No such deal ever occurred, but after the results of the tampering investigation, it appears Pelinka and George’s CAA representation made contact while he was under contract with the Pacers.

Why this matters

Magic Johnson had already rubbed some the wrong way during his national TV appearance when he joked about wink-winking Paul George if the two crossed paths. The NBA issued him a warning, then found Pelinka culpable of making official contact with George’s representation.

The NBA is a dog-eat-dog league, and star players already leave small markets to pursue lucrative and desirable opportunities in big cities. Under-the-table contact like this makes a difficult situation for small-market franchises even tougher.

Reaction

The Lakers get a wake-up call, though swiping draft picks would have hit Los Angeles where it hurts, and the Pacers get one small victory in the big L that was losing Paul George for pennies on the dollar.
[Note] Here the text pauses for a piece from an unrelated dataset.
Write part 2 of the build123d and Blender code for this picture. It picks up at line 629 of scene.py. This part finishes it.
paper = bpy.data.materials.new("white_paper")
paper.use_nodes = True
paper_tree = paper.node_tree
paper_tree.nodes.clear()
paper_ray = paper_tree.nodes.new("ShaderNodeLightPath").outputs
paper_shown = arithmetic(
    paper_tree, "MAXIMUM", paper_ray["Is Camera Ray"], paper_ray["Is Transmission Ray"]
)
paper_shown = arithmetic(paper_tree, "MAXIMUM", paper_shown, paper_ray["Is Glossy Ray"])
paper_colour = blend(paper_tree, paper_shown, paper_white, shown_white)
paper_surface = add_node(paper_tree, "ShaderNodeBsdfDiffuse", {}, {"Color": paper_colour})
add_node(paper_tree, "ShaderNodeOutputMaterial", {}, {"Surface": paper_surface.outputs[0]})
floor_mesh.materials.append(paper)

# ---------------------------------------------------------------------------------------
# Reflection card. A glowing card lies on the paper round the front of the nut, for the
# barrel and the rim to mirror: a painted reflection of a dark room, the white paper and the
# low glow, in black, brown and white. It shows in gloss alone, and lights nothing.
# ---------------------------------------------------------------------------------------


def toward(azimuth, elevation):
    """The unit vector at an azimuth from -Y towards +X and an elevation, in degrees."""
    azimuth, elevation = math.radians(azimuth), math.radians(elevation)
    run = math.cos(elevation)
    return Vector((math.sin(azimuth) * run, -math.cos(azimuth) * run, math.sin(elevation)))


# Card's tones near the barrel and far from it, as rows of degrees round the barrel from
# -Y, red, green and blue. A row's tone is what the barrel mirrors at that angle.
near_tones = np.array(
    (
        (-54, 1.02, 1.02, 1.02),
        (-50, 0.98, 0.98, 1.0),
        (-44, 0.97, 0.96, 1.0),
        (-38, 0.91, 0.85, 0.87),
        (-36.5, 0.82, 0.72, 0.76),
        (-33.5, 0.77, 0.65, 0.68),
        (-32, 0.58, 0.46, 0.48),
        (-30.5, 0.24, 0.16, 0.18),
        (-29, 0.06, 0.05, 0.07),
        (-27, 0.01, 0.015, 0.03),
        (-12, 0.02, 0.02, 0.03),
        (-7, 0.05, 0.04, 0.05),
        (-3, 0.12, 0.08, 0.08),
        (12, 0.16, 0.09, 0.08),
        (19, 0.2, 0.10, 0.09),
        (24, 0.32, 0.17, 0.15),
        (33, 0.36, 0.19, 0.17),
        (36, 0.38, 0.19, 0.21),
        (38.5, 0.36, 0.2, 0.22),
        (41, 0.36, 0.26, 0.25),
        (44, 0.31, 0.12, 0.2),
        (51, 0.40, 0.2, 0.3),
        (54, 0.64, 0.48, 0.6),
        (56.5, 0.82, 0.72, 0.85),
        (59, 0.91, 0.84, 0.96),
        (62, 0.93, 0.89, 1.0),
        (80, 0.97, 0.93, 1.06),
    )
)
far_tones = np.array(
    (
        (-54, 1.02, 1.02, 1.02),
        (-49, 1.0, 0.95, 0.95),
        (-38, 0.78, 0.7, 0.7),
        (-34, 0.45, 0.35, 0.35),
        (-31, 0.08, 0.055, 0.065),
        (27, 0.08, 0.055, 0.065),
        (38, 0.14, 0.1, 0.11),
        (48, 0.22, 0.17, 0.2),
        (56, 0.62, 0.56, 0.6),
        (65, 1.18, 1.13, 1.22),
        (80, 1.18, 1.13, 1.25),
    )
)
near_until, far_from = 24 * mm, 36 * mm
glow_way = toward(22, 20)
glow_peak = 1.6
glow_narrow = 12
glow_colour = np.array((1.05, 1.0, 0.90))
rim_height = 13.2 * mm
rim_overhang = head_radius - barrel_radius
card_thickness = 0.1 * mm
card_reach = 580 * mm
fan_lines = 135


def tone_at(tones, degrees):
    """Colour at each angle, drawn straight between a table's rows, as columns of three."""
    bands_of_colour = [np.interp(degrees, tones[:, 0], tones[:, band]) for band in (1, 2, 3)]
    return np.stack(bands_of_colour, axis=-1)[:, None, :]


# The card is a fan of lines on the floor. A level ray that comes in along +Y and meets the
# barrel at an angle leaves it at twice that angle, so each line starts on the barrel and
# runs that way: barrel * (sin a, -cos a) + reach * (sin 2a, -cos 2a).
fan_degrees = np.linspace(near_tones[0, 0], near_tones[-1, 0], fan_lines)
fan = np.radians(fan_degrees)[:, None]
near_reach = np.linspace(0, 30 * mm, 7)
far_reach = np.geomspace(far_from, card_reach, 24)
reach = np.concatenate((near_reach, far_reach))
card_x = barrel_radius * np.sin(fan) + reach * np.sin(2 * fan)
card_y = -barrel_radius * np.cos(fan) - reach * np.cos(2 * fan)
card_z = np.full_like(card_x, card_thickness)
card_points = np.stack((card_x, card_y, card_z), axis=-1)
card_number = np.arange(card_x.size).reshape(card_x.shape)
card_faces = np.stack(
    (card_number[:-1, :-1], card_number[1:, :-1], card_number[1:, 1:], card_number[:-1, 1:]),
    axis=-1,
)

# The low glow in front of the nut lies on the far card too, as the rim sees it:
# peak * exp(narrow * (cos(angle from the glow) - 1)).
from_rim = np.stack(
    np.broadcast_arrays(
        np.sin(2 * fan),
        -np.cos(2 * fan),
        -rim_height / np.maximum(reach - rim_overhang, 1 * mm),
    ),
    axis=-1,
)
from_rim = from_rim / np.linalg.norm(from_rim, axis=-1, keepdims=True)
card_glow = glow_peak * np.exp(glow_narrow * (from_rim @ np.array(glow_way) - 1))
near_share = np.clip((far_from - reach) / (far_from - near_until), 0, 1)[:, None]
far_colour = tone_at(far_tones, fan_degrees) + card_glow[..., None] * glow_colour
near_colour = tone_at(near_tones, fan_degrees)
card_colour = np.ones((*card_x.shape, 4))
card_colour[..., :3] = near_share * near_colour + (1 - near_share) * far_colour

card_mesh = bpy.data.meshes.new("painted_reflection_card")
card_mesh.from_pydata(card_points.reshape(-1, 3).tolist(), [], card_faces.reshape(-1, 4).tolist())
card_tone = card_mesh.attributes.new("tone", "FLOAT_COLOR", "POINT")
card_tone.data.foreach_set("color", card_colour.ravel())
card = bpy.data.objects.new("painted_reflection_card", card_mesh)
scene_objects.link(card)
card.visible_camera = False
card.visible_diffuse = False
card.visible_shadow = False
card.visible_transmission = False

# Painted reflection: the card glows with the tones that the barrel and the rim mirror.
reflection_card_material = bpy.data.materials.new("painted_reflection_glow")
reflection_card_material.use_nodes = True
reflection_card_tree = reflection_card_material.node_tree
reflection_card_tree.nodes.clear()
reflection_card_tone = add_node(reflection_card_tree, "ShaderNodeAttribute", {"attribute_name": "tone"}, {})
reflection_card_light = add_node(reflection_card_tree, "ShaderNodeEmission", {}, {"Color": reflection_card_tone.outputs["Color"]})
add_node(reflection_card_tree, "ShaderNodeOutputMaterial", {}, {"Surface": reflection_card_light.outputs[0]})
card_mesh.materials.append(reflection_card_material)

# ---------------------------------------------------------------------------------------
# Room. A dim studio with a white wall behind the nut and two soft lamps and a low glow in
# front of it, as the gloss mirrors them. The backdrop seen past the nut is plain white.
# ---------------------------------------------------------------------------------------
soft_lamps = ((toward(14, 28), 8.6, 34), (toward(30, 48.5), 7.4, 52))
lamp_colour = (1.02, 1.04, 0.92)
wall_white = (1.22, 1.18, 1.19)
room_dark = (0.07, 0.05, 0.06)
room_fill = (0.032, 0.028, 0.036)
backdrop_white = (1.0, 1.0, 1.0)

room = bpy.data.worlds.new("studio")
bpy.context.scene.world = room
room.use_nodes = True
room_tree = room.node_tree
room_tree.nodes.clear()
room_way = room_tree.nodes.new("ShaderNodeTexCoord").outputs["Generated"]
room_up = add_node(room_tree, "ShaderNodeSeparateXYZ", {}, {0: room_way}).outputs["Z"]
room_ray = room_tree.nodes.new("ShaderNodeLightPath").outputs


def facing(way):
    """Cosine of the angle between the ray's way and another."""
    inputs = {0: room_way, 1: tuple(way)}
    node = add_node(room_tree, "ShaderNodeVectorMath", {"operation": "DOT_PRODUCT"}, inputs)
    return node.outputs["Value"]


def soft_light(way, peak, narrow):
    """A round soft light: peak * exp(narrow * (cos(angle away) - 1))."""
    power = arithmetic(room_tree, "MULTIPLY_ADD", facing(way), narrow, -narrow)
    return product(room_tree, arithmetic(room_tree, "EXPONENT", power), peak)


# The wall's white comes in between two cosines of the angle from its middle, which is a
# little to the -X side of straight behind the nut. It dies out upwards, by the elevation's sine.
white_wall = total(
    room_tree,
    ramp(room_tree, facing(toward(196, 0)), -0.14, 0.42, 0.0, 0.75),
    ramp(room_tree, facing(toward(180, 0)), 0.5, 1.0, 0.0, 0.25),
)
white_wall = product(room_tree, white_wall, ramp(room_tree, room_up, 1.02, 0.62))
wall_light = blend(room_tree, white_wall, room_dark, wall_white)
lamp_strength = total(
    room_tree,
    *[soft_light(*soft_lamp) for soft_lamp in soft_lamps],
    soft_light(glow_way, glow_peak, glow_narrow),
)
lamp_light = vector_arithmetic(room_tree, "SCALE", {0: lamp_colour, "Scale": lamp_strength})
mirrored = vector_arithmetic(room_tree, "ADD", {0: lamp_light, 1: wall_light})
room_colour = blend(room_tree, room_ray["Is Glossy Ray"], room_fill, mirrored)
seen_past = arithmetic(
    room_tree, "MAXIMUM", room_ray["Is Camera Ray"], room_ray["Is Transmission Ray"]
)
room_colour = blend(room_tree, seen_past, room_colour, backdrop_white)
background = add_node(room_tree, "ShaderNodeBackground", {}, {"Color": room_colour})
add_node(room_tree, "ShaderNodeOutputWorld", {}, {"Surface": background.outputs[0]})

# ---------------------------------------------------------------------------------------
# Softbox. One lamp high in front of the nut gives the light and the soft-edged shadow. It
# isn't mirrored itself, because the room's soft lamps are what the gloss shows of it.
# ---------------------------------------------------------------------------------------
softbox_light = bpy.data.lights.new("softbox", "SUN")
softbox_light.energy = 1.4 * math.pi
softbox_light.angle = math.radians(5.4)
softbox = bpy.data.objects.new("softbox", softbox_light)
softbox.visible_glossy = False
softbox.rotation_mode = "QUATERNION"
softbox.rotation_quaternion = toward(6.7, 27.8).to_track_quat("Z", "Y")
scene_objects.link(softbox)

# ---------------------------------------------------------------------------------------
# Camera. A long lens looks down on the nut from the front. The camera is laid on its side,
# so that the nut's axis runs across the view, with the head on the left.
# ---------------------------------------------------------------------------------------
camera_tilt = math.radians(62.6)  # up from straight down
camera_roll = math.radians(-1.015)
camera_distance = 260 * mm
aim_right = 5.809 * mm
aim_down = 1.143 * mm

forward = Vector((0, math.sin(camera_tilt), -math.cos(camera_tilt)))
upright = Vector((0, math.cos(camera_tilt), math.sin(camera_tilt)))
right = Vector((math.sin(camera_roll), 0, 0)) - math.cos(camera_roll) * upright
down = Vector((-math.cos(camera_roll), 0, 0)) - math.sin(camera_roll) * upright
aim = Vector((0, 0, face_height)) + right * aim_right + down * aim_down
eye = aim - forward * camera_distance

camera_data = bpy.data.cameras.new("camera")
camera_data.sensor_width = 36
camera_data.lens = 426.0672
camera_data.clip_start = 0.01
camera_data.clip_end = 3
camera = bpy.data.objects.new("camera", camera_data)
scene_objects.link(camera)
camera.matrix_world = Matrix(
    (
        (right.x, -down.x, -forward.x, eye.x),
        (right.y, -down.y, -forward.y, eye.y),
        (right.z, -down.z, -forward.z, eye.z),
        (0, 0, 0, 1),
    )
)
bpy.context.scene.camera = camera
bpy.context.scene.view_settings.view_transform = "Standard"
It’s a mere slap on the wrist, though, for a franchise that needed no more advantages to re-sign a star player who both is from Los Angeles and said the Lakers were his preferred destination. Both Magic and Pelinka are first-time NBA executives; these waters are new for them.

But if this kind of tampering becomes a habit, the NBA should step in with much harsher penalties down the line.

Here’s what our friends at Silver Screen and Roll thought of the fine:

This isn't a great look for the Lakers, but it could have been much worse. A $500,000 fine is a small price to pay if the league did discover signs of tampering, and the Pacers got their wish by punishing the Lakers for overstepping their boundaries.